** RECORDED INFORMATION **
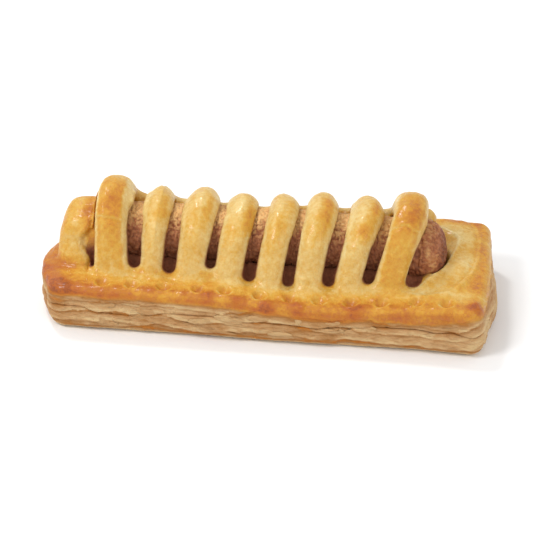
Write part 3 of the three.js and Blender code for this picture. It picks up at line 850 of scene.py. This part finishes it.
def meat_material(sizes):
    """Fried minced meat: tan and grainy on top, dark and glossier lower down and at the cut end; the
    darkening down the sides and in the grooves between the grains is painted shade
    """
    material, tree, shader, place = principled(
        "minced_meat", Specular_Tint=(1.0, 0.76, 0.56), Subsurface_Weight=0.12,
        Subsurface_Radius=(1.0, 0.4, 0.2), Subsurface_Scale=0.0012)
    dark, grain = attribute(tree, "dark"), attribute(tree, "grain")
    tone, relief = oven_tone(tree, place, MEAT_SPECKLES, 1.0)
    # Darker in the grooves between the grains: painted shade
    tone = plus(plus(dark, times(tone, 0.7)), times(minus(0.6, grain), 0.7), clamp=True)
    feed(shader["Base Color"], ramp(tree, tone, [
        (0.0, sizes.light), (0.3, sizes.tan), (0.6, sizes.deep), (1.0, sizes.dark)]))
    feed(shader["Roughness"], minus(0.72, times(dark, 0.25)))
    feed(shader["Normal"], bump(tree, relief, 0.6, 0.0004))
    return material


def colour(name, what, r, g, b):
    return FloatVectorProperty(name=name, description=what, subtype="COLOR", size=3, min=0, max=1,
                               default=linear(r, g, b))


def length(name, what, default, **limits):
    return FloatProperty(name=name, description=what, default=default, unit="LENGTH", precision=5, **limits)


def power(name, what, default):
    return FloatProperty(name=name, description=what, default=default, min=0, unit="POWER")


def bearing(name, what, degrees):
    return FloatProperty(name=name, description=what, default=math.radians(degrees), subtype="ANGLE")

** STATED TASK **
Using the data above, reproduce every line exactly.

** THE SOLUTION **
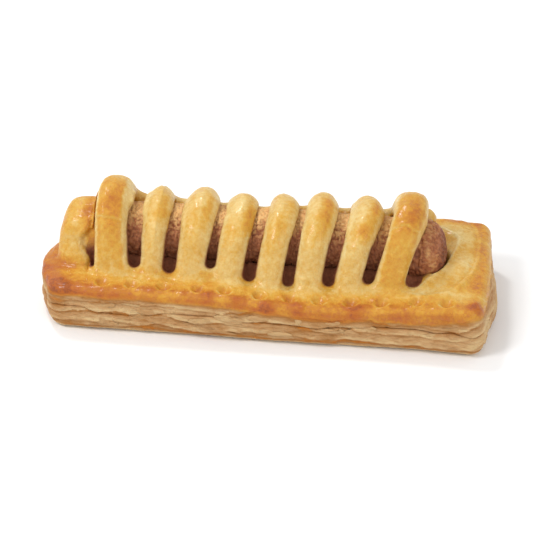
Write part 3 of the three.js and Blender code for this picture. It picks up at line 850 of scene.py. This part finishes it.
def meat_material(sizes):
    """Fried minced meat: tan and grainy on top, dark and glossier lower down and at the cut end; the
    darkening down the sides and in the grooves between the grains is painted shade
    """
    material, tree, shader, place = principled(
        "minced_meat", Specular_Tint=(1.0, 0.76, 0.56), Subsurface_Weight=0.12,
        Subsurface_Radius=(1.0, 0.4, 0.2), Subsurface_Scale=0.0012)
    dark, grain = attribute(tree, "dark"), attribute(tree, "grain")
    tone, relief = oven_tone(tree, place, MEAT_SPECKLES, 1.0)
    # Darker in the grooves between the grains: painted shade
    tone = plus(plus(dark, times(tone, 0.7)), times(minus(0.6, grain), 0.7), clamp=True)
    feed(shader["Base Color"], ramp(tree, tone, [
        (0.0, sizes.light), (0.3, sizes.tan), (0.6, sizes.deep), (1.0, sizes.dark)]))
    feed(shader["Roughness"], minus(0.72, times(dark, 0.25)))
    feed(shader["Normal"], bump(tree, relief, 0.6, 0.0004))
    return material


def colour(name, what, r, g, b):
    return FloatVectorProperty(name=name, description=what, subtype="COLOR", size=3, min=0, max=1,
                               default=linear(r, g, b))


def length(name, what, default, **limits):
    return FloatProperty(name=name, description=what, default=default, unit="LENGTH", precision=5, **limits)


def power(name, what, default):
    return FloatProperty(name=name, description=what, default=default, min=0, unit="POWER")


def bearing(name, what, degrees):
    return FloatProperty(name=name, description=what, default=math.radians(degrees), subtype="ANGLE")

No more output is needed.